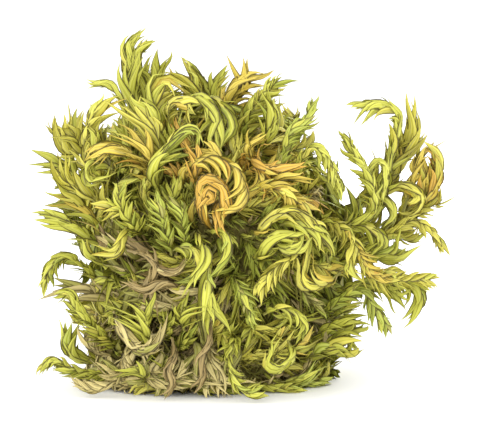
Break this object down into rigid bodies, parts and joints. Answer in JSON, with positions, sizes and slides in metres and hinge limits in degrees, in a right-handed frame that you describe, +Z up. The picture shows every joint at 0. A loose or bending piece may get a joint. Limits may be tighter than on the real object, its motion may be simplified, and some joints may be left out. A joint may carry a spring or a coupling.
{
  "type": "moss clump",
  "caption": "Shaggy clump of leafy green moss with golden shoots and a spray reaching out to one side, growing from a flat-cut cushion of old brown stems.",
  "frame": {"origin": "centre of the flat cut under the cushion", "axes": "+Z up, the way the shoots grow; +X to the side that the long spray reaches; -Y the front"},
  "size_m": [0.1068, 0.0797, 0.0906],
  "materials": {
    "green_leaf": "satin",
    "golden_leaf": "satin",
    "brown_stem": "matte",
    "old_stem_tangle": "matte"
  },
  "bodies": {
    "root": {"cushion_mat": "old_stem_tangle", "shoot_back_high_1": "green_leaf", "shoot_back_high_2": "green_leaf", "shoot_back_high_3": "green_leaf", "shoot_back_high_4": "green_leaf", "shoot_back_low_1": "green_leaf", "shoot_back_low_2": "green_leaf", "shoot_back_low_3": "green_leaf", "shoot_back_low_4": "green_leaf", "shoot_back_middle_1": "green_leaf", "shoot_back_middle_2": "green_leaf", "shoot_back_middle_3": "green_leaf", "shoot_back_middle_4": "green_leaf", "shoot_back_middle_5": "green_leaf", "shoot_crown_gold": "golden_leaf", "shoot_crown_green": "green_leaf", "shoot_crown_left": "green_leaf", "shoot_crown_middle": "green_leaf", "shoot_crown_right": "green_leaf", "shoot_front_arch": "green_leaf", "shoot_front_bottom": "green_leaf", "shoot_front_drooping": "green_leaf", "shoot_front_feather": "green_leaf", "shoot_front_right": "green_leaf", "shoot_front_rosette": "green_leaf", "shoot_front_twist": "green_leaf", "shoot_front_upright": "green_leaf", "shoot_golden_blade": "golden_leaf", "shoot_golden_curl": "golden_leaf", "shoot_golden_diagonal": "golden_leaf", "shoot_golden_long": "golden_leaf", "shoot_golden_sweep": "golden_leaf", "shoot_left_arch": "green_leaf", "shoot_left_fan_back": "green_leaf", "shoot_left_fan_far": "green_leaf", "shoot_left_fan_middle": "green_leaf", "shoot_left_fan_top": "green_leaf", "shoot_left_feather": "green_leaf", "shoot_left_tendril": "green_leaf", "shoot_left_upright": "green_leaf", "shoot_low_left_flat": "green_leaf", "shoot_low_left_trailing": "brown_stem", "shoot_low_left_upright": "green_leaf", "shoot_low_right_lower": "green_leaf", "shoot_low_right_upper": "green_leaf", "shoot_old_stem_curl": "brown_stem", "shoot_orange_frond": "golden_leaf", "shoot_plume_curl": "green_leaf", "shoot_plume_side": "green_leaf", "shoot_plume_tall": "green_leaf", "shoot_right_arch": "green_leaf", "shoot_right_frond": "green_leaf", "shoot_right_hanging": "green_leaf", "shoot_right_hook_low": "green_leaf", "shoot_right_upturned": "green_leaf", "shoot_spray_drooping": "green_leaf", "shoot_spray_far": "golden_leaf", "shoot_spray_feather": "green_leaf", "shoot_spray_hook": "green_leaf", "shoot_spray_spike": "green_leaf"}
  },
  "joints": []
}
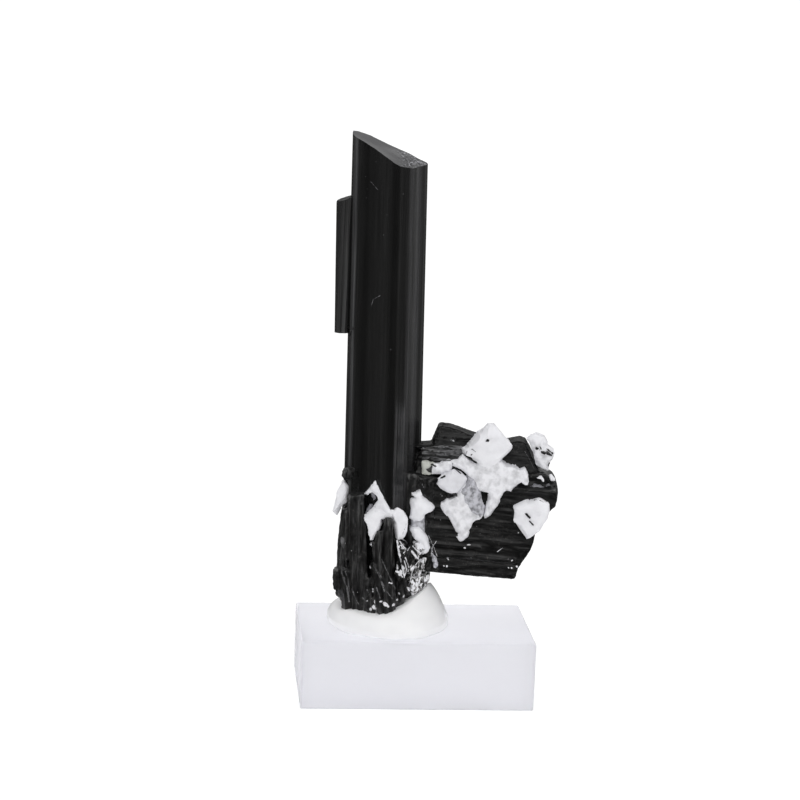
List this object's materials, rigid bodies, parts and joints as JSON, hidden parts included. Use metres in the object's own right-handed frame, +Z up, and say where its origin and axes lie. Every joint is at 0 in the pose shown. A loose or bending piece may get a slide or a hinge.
______
The records above should all be quoted exactly, please.

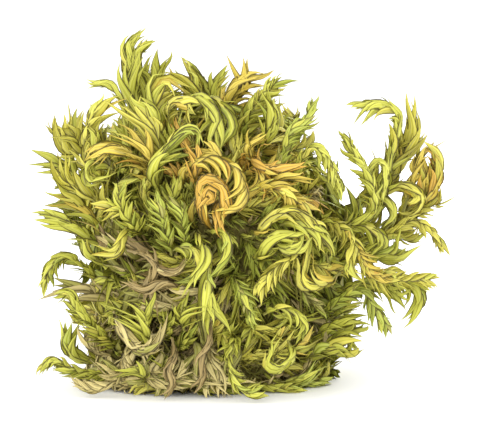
Break this object down into rigid bodies, parts and joints. Answer in JSON, with positions, sizes and slides in metres and hinge limits in degrees, in a right-handed frame that you describe, +Z up. The picture shows every joint at 0. A loose or bending piece may get a joint. Limits may be tighter than on the real object, its motion may be simplified, and some joints may be left out. A joint may carry a spring or a coupling.
{
  "type": "moss clump",
  "caption": "Shaggy clump of leafy green moss with golden shoots and a spray reaching out to one side, growing from a flat-cut cushion of old brown stems.",
  "frame": {"origin": "centre of the flat cut under the cushion", "axes": "+Z up, the way the shoots grow; +X to the side that the long spray reaches; -Y the front"},
  "size_m": [0.1068, 0.0797, 0.0906],
  "materials": {
    "green_leaf": "satin",
    "golden_leaf": "satin",
    "brown_stem": "matte",
    "old_stem_tangle": "matte"
  },
  "bodies": {
    "root": {"cushion_mat": "old_stem_tangle", "shoot_back_high_1": "green_leaf", "shoot_back_high_2": "green_leaf", "shoot_back_high_3": "green_leaf", "shoot_back_high_4": "green_leaf", "shoot_back_low_1": "green_leaf", "shoot_back_low_2": "green_leaf", "shoot_back_low_3": "green_leaf", "shoot_back_low_4": "green_leaf", "shoot_back_middle_1": "green_leaf", "shoot_back_middle_2": "green_leaf", "shoot_back_middle_3": "green_leaf", "shoot_back_middle_4": "green_leaf", "shoot_back_middle_5": "green_leaf", "shoot_crown_gold": "golden_leaf", "shoot_crown_green": "green_leaf", "shoot_crown_left": "green_leaf", "shoot_crown_middle": "green_leaf", "shoot_crown_right": "green_leaf", "shoot_front_arch": "green_leaf", "shoot_front_bottom": "green_leaf", "shoot_front_drooping": "green_leaf", "shoot_front_feather": "green_leaf", "shoot_front_right": "green_leaf", "shoot_front_rosette": "green_leaf", "shoot_front_twist": "green_leaf", "shoot_front_upright": "green_leaf", "shoot_golden_blade": "golden_leaf", "shoot_golden_curl": "golden_leaf", "shoot_golden_diagonal": "golden_leaf", "shoot_golden_long": "golden_leaf", "shoot_golden_sweep": "golden_leaf", "shoot_left_arch": "green_leaf", "shoot_left_fan_back": "green_leaf", "shoot_left_fan_far": "green_leaf", "shoot_left_fan_middle": "green_leaf", "shoot_left_fan_top": "green_leaf", "shoot_left_feather": "green_leaf", "shoot_left_tendril": "green_leaf", "shoot_left_upright": "green_leaf", "shoot_low_left_flat": "green_leaf", "shoot_low_left_trailing": "brown_stem", "shoot_low_left_upright": "green_leaf", "shoot_low_right_lower": "green_leaf", "shoot_low_right_upper": "green_leaf", "shoot_old_stem_curl": "brown_stem", "shoot_orange_frond": "golden_leaf", "shoot_plume_curl": "green_leaf", "shoot_plume_side": "green_leaf", "shoot_plume_tall": "green_leaf", "shoot_right_arch": "green_leaf", "shoot_right_frond": "green_leaf", "shoot_right_hanging": "green_leaf", "shoot_right_hook_low": "green_leaf", "shoot_right_upturned": "green_leaf", "shoot_spray_drooping": "green_leaf", "shoot_spray_far": "golden_leaf", "shoot_spray_feather": "green_leaf", "shoot_spray_hook": "green_leaf", "shoot_spray_spike": "green_leaf"}
  },
  "joints": []
}
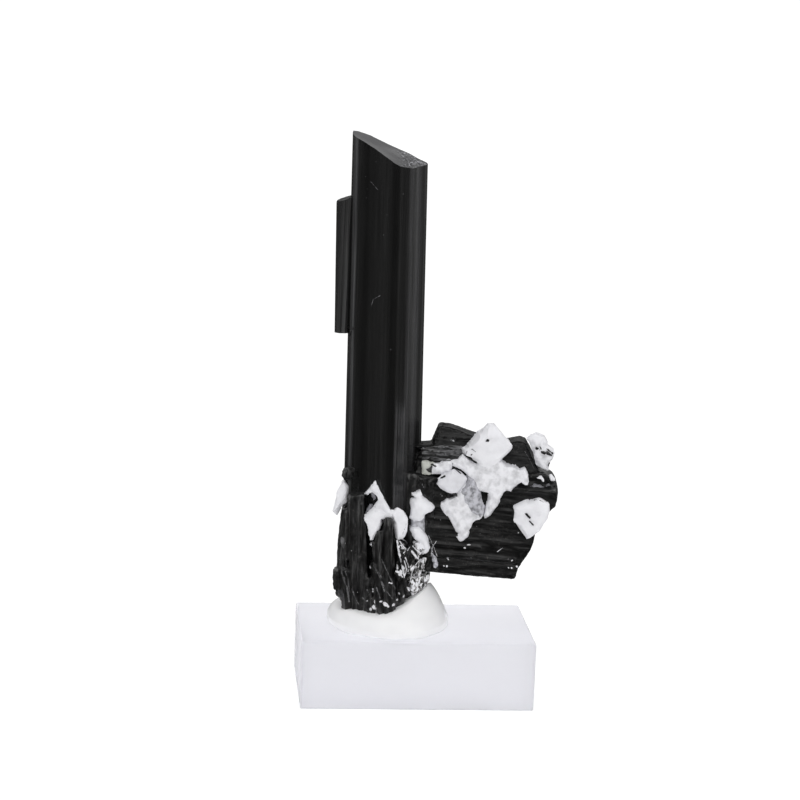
List this object's materials, rigid bodies, parts and joints as JSON, hidden parts included. Use metres in the object's own right-handed frame, +Z up, and say where its origin and axes lie. Every joint is at 0 in the pose shown. A loose or bending piece may get a slide or a hinge.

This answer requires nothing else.